Copy each line below without leaving any out.
== Data excerpt ==
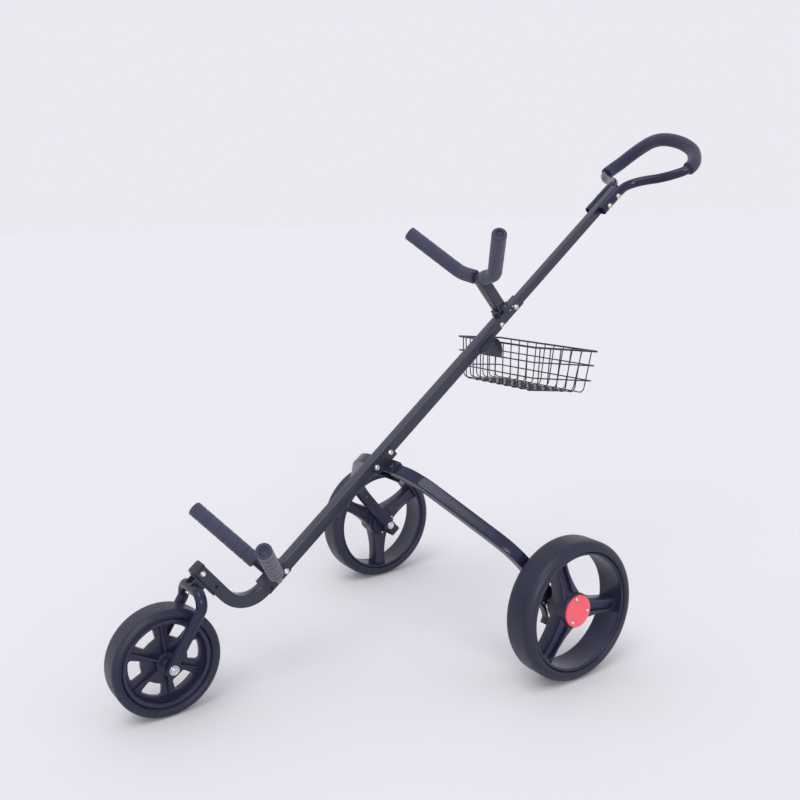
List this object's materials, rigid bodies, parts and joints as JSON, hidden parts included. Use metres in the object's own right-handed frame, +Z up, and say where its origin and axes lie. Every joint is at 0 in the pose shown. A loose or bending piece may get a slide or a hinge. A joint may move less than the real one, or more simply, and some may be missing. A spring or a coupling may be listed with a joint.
{
  "type": "golf push trolley",
  "caption": "Folding push trolley for a golf bag: square-tube spine on wheels, padded bag cradles, wire basket and a padded loop handle.",
  "frame": {"origin": "on the ground, under the middle of the bounding box", "axes": "+X towards the trolley's own left wheel, +Y back towards the handle, +Z up; the front wheel points to -Y"},
  "size_m": [0.7846, 1.4983, 1.1108],
  "materials": {
    "frame_paint": "gloss black powder coat",
    "bracket_steel": "satin black paint",
    "zinc_hardware": "bright zinc plate",
    "foam_grip": "closed-cell foam, matt",
    "wheel_plastic": "satin moulded",
    "trim_plastic": "satin moulded",
    "tyre": "satin foam rubber",
    "cap_red": "satin",
    "basket_wire": "black coated wire"
  },
  "bodies": {
    "frame": {"main_tube": "frame_paint", "front_end_cap": "trim_plastic", "front_bolt": "zinc_hardware", "fork_plate": "bracket_steel", "fork_screw": "zinc_hardware", "arm_bracket": "bracket_steel", "arm_bracket_bolt_upper": "zinc_hardware", "arm_bracket_bolt_lower": "zinc_hardware", "arm_housing": "bracket_steel", "arm_pin_left": "zinc_hardware", "arm_pin_right": "zinc_hardware", "lower_cradle_bracket": "bracket_steel", "lower_cradle_bolt": "zinc_hardware", "lower_cradle_bar_left": "frame_paint", "lower_cradle_bar_right": "frame_paint", "lower_foam_left": "foam_grip", "lower_foam_right": "foam_grip", "lower_plug_left": "trim_plastic", "lower_plug_right": "trim_plastic", "stem_foot": "bracket_steel", "stem_pin": "zinc_hardware", "pivot_bolt": "zinc_hardware", "clamp_bolt": "zinc_hardware", "basket_saddle": "bracket_steel", "basket_hanger": "bracket_steel", "basket": "basket_wire", "front_fork": "frame_paint", "front_axle": "zinc_hardware", "front_spacer_left": "trim_plastic", "front_spacer_right": "trim_plastic"},
    "front_wheel": {"front_rim": "wheel_plastic", "front_tyre": "tyre", "front_bush": "zinc_hardware"},
    "mast": {"mast_tube": "frame_paint", "mast_cap": "trim_plastic", "handle_loop": "frame_paint", "handle_grip": "foam_grip", "handle_bolt_1": "zinc_hardware", "handle_bolt_2": "zinc_hardware"},
    "upper_cradle": {"cradle_stem": "frame_paint", "upper_cradle_tube": "frame_paint", "upper_foam_left": "foam_grip", "upper_foam_right": "foam_grip", "upper_plug_left": "trim_plastic", "upper_plug_right": "trim_plastic"},
    "left_arm": {"arm_left": "frame_paint", "axle_left": "zinc_hardware", "brake_bracket": "bracket_steel", "brake_pin": "zinc_hardware"},
    "right_arm": {"arm_right": "frame_paint", "axle_right": "zinc_hardware"},
    "left_wheel": {"rear_rim_left": "wheel_plastic", "rear_tyre_left": "tyre", "rear_bush_left": "zinc_hardware", "hub_cap_left": "cap_red"},
    "right_wheel": {"rear_rim_right": "wheel_plastic", "rear_tyre_right": "tyre", "rear_bush_right": "zinc_hardware", "hub_cap_right": "cap_red"},
    "brake": {"brake_lever": "bracket_steel"}
  },
  "joints": [
    {"name": "left_arm_fold", "type": "hinge", "parent": "frame", "child": "left_arm", "pos_m": [0.028, -0.11757, 0.39328], "axis": [0, 0.617, -0.7869], "range_deg": [0, 65]},
    {"name": "right_arm_fold", "type": "hinge", "parent": "frame", "child": "right_arm", "pos_m": [-0.028, -0.11757, 0.39328], "axis": [0, -0.617, 0.7869], "range_deg": [0, 65]},
    {"name": "left_wheel_spin", "type": "hinge", "parent": "left_arm", "child": "left_wheel", "pos_m": [0.357, 0.0771, 0.145], "axis": [1, 0, 0], "continuous": true},
    {"name": "right_wheel_spin", "type": "hinge", "parent": "right_arm", "child": "right_wheel", "pos_m": [-0.357, 0.0771, 0.145], "axis": [1, 0, 0], "continuous": true},
    {"name": "front_wheel_spin", "type": "hinge", "parent": "frame", "child": "front_wheel", "pos_m": [0, -0.6418, 0.1074], "axis": [1, 0, 0], "continuous": true},
    {"name": "mast_fold", "type": "hinge", "parent": "frame", "child": "mast", "pos_m": [0, 0.1946, 0.67745], "axis": [-1, 0, 0], "range_deg": [0, 50]},
    {"name": "upper_cradle_fold", "type": "hinge", "parent": "frame", "child": "upper_cradle", "pos_m": [0, 0.20171, 0.71861], "axis": [-1, 0, 0], "range_deg": [0, 88]},
    {"name": "brake_press", "type": "hinge", "parent": "left_arm", "child": "brake", "pos_m": [0.3027, 0.04714, 0.14756], "axis": [-1, 0, 0], "range_deg": [0, 25]}
  ]
}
===
_Reply to the task_:
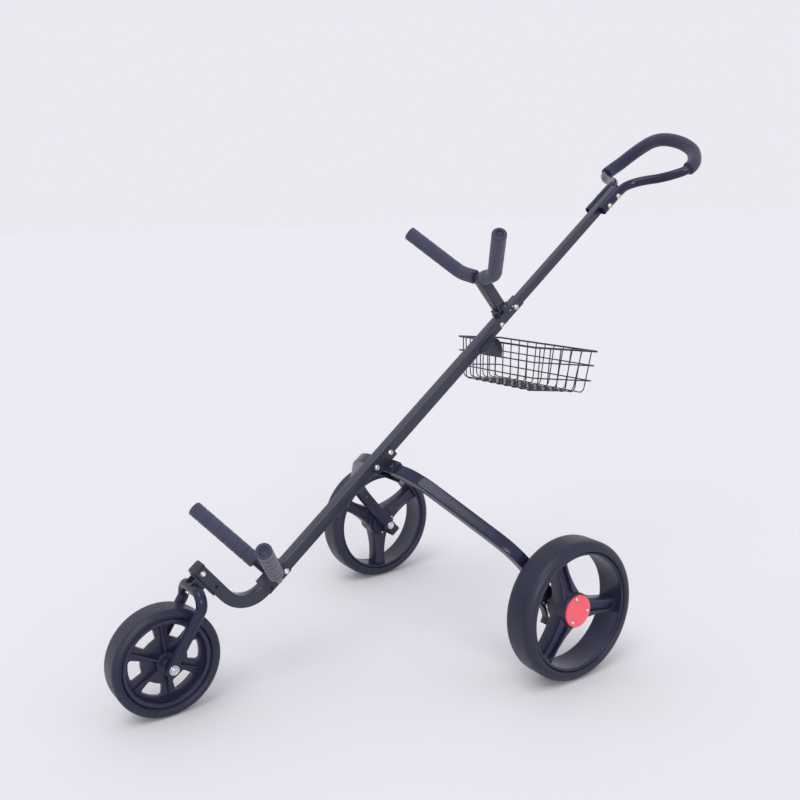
List this object's materials, rigid bodies, parts and joints as JSON, hidden parts included. Use metres in the object's own right-handed frame, +Z up, and say where its origin and axes lie. Every joint is at 0 in the pose shown. A loose or bending piece may get a slide or a hinge. A joint may move less than the real one, or more simply, and some may be missing. A spring or a coupling may be listed with a joint.
{
  "type": "golf push trolley",
  "caption": "Folding push trolley for a golf bag: square-tube spine on wheels, padded bag cradles, wire basket and a padded loop handle.",
  "frame": {"origin": "on the ground, under the middle of the bounding box", "axes": "+X towards the trolley's own left wheel, +Y back towards the handle, +Z up; the front wheel points to -Y"},
  "size_m": [0.7846, 1.4983, 1.1108],
  "materials": {
    "frame_paint": "gloss black powder coat",
    "bracket_steel": "satin black paint",
    "zinc_hardware": "bright zinc plate",
    "foam_grip": "closed-cell foam, matt",
    "wheel_plastic": "satin moulded",
    "trim_plastic": "satin moulded",
    "tyre": "satin foam rubber",
    "cap_red": "satin",
    "basket_wire": "black coated wire"
  },
  "bodies": {
    "frame": {"main_tube": "frame_paint", "front_end_cap": "trim_plastic", "front_bolt": "zinc_hardware", "fork_plate": "bracket_steel", "fork_screw": "zinc_hardware", "arm_bracket": "bracket_steel", "arm_bracket_bolt_upper": "zinc_hardware", "arm_bracket_bolt_lower": "zinc_hardware", "arm_housing": "bracket_steel", "arm_pin_left": "zinc_hardware", "arm_pin_right": "zinc_hardware", "lower_cradle_bracket": "bracket_steel", "lower_cradle_bolt": "zinc_hardware", "lower_cradle_bar_left": "frame_paint", "lower_cradle_bar_right": "frame_paint", "lower_foam_left": "foam_grip", "lower_foam_right": "foam_grip", "lower_plug_left": "trim_plastic", "lower_plug_right": "trim_plastic", "stem_foot": "bracket_steel", "stem_pin": "zinc_hardware", "pivot_bolt": "zinc_hardware", "clamp_bolt": "zinc_hardware", "basket_saddle": "bracket_steel", "basket_hanger": "bracket_steel", "basket": "basket_wire", "front_fork": "frame_paint", "front_axle": "zinc_hardware", "front_spacer_left": "trim_plastic", "front_spacer_right": "trim_plastic"},
    "front_wheel": {"front_rim": "wheel_plastic", "front_tyre": "tyre", "front_bush": "zinc_hardware"},
    "mast": {"mast_tube": "frame_paint", "mast_cap": "trim_plastic", "handle_loop": "frame_paint", "handle_grip": "foam_grip", "handle_bolt_1": "zinc_hardware", "handle_bolt_2": "zinc_hardware"},
    "upper_cradle": {"cradle_stem": "frame_paint", "upper_cradle_tube": "frame_paint", "upper_foam_left": "foam_grip", "upper_foam_right": "foam_grip", "upper_plug_left": "trim_plastic", "upper_plug_right": "trim_plastic"},
    "left_arm": {"arm_left": "frame_paint", "axle_left": "zinc_hardware", "brake_bracket": "bracket_steel", "brake_pin": "zinc_hardware"},
    "right_arm": {"arm_right": "frame_paint", "axle_right": "zinc_hardware"},
    "left_wheel": {"rear_rim_left": "wheel_plastic", "rear_tyre_left": "tyre", "rear_bush_left": "zinc_hardware", "hub_cap_left": "cap_red"},
    "right_wheel": {"rear_rim_right": "wheel_plastic", "rear_tyre_right": "tyre", "rear_bush_right": "zinc_hardware", "hub_cap_right": "cap_red"},
    "brake": {"brake_lever": "bracket_steel"}
  },
  "joints": [
    {"name": "left_arm_fold", "type": "hinge", "parent": "frame", "child": "left_arm", "pos_m": [0.028, -0.11757, 0.39328], "axis": [0, 0.617, -0.7869], "range_deg": [0, 65]},
    {"name": "right_arm_fold", "type": "hinge", "parent": "frame", "child": "right_arm", "pos_m": [-0.028, -0.11757, 0.39328], "axis": [0, -0.617, 0.7869], "range_deg": [0, 65]},
    {"name": "left_wheel_spin", "type": "hinge", "parent": "left_arm", "child": "left_wheel", "pos_m": [0.357, 0.0771, 0.145], "axis": [1, 0, 0], "continuous": true},
    {"name": "right_wheel_spin", "type": "hinge", "parent": "right_arm", "child": "right_wheel", "pos_m": [-0.357, 0.0771, 0.145], "axis": [1, 0, 0], "continuous": true},
    {"name": "front_wheel_spin", "type": "hinge", "parent": "frame", "child": "front_wheel", "pos_m": [0, -0.6418, 0.1074], "axis": [1, 0, 0], "continuous": true},
    {"name": "mast_fold", "type": "hinge", "parent": "frame", "child": "mast", "pos_m": [0, 0.1946, 0.67745], "axis": [-1, 0, 0], "range_deg": [0, 50]},
    {"name": "upper_cradle_fold", "type": "hinge", "parent": "frame", "child": "upper_cradle", "pos_m": [0, 0.20171, 0.71861], "axis": [-1, 0, 0], "range_deg": [0, 88]},
    {"name": "brake_press", "type": "hinge", "parent": "left_arm", "child": "brake", "pos_m": [0.3027, 0.04714, 0.14756], "axis": [-1, 0, 0], "range_deg": [0, 25]}
  ]
}